All games paused for the collection and consumption of an enormous takeout curry: 30+ people choffing heartily in the Boydell kitchen - standing (and belly-busting) room only! The walk back to the King's Arms for alcoholic top-ups and play resumption was somewhat slower thanks to the surfeit of vittals; everyone made it back, though, so it seemed the perfect time to break out A Study in Emerald:
It was a cautious episode with precious few attempts to out-control cards/cities except from Matt and myself who - by dint of trying to do ANYTHING immediately ID-ed ourselves as loathsome Restorationists! Colin's 'Shhhh! don't say anything' ready-to-cash-in control of a quivering Shoggoth caught me with my plus-fours down in Paris and I was horribly murdered, taking the last vestiges of human resistance with me! Matt would spend the rest of the weekend blaming himself for this appalling failure (and rightly so!) but my departed spirit - if it hasn't been consumed by a foul, inter-dimensional Star-Squid - eagerly awaits reincarnation to take the fight up once more!
- [+] Dice rolls
Friday, and the GoC3 kicks off mid-afternoon with some solo Fish, Farewell, Forever 'action'; I say 'action' when what I mean is 'calming and theraptic deck-thinning':
The aim is - if you've not seen the Heavy Cardboard teach/play-thru already - to make your deck of 30 cards disappear up its own backside...along with the card tray, deck mat and rules too (if your 'win' is robust enough)! I've now played this six times and managed to win in three games, all with one of the additional components going as well; there's still plenty of work to try and engineer a total reverse prolapse, however.
Meeting up with a couple of the early arrivals (Richard, big Colin), we ventured over to the chip shop for a slap-up fried supper before bimbling in to Ross-on-Wye for a hustling, bustling, not-even-standing-room-only gaming:
Let us start with Res Arcana - steam-rollered by an all-conquering Smudge - but not before newly-arrived Phil managed to spill Colin's pint all over my bag of gaming goodness! Thank God for the SSG 20th anniversary bag that took the brunt of the soaking: celebratory AND absorbent! On the other tables were a second 'Res', a Ra and the potential train-wreck of a Jobbers/Boffo collaboration Letter Jam (it all worked out peacefully in the end).
Moving on to (my second run of) Electropolis:
The game certainly played MUCH quicker than last week but the happy noises from Res diminished quickly as our tile-laying, spacial shenanigans progressed.
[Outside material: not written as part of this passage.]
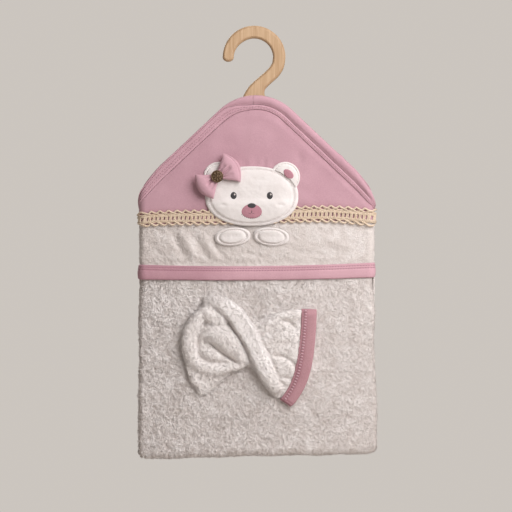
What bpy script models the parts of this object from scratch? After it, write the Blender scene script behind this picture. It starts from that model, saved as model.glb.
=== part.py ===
"""A hooded baby towel folded flat on a wooden hanger, with a wash mitt tacked to its front.

Metres, +Z up, +X to the wearer's left, front towards -Y. The origin is the crown of the hook's inner
edge, where the hook sits on its peg. The square towel hangs by its hooded corner: its side corners are
turned in behind, and its lower half is turned up behind them. Each cloth piece is cut and thickened
flat, as points (x, drop, lift), and then folded with the towel. Drop is the distance down the front,
round the bottom fold and up the back, and lift is the height over the towel's own outer face.
"""

from math import cos, pi, radians, sin, sqrt, tan

import bmesh
import bpy
from mathutils import Vector

MM = 0.001
GAP = 0.0003

# The folded towel
HALF_WIDTH = 0.174
CENTRE_X = 0.004
BOTTOM_DROP = 0.617
APEX_X = 0.0025
APEX_DROP = 0.0847
APEX_RADIUS = 0.0800
SLOPE = radians(42.7)
SLOPE_START = APEX_DROP - APEX_RADIUS * (1 / cos(SLOPE) - 1)
CORNER_START = 0.160
CORNER_CURVE = 60.0
HALF_DEPTH_TOP = 0.015
HALF_DEPTH_BOTTOM = 0.011
TERRY = 0.003
SIDE_RADIUS = 0.007
SIDE_TURN = radians(95)
SIDE_WRAP = SIDE_RADIUS * SIDE_TURN
FLAT_HALF = HALF_WIDTH - SIDE_RADIUS
HOOD_ALLOWANCE = 0.0033
RIPPLE = 0.0008
FRONT_LENGTH = BOTTOM_DROP - HALF_DEPTH_BOTTOM
WHOLE_LENGTH = 2 * FRONT_LENGTH + pi * HALF_DEPTH_BOTTOM

# The bound and stitched edges of the hood, measured in from the outline on the left and on the right
ROLL_LEFT, ROLL_RIGHT = 0.0030, 0.0140
RIDGE_LEFT, RIDGE_RIGHT = 0.0172, 0.0218
INSET_CHANGE = (-0.055, -0.004)
BACK_BINDING = 0.012
BINDING_LIFT = 0.0046
BACK_BINDING_LIFT = 0.0016
JOIN_X = -0.002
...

Gerv was quite a fair distance in front at the final calculation but I don't think this is going to see much table action in the coming months: "it's okaaaaaay" seemed to be the consensus (although I adore the aesthetics).
The tables split and re-formed (there was also an ongoing Tulip Bubble and a Cryptid - which was abandoned after on a few turns when it emerged that everyone had made mistakes with their Yes-es and Noes). Aaron and myself were keen to play Welcome to Centerville in tribute to the marvellous Chad Jensen (particularly as Dominant Species would've sucked away the whole evening) - who sadly passed away that day; we were joined by Phil P (long time gaming pal from my days working in London AND ale-chucking culprit from earlier) and eager-to-try-anything RoW regular Ian:
Aaron made a strong start and never really looked back; the control of the four suburbs garnering him a rich harvest of six-value bonuses that took both of his markers (Prestige, Money) to 50+. I managed a (no so respectable second by barely breaking in to the 40s BUT it mattered not as we raised a figurative glass to the jolly good fellow.
Our table finished with L.L.A.M.A. for some noisy, follow-my-card-play/ladder climbing, SdJ-nominated funtimes(TM).
The beer had flowed easily as the Plough's bijou backroom walls groaned under the pressure of almost thirty dobber-shovin', card-floppin', auction-biddin' attendees: a club record and a lucrative evening for the smiling landlady! All of this bade very well for the two days to come!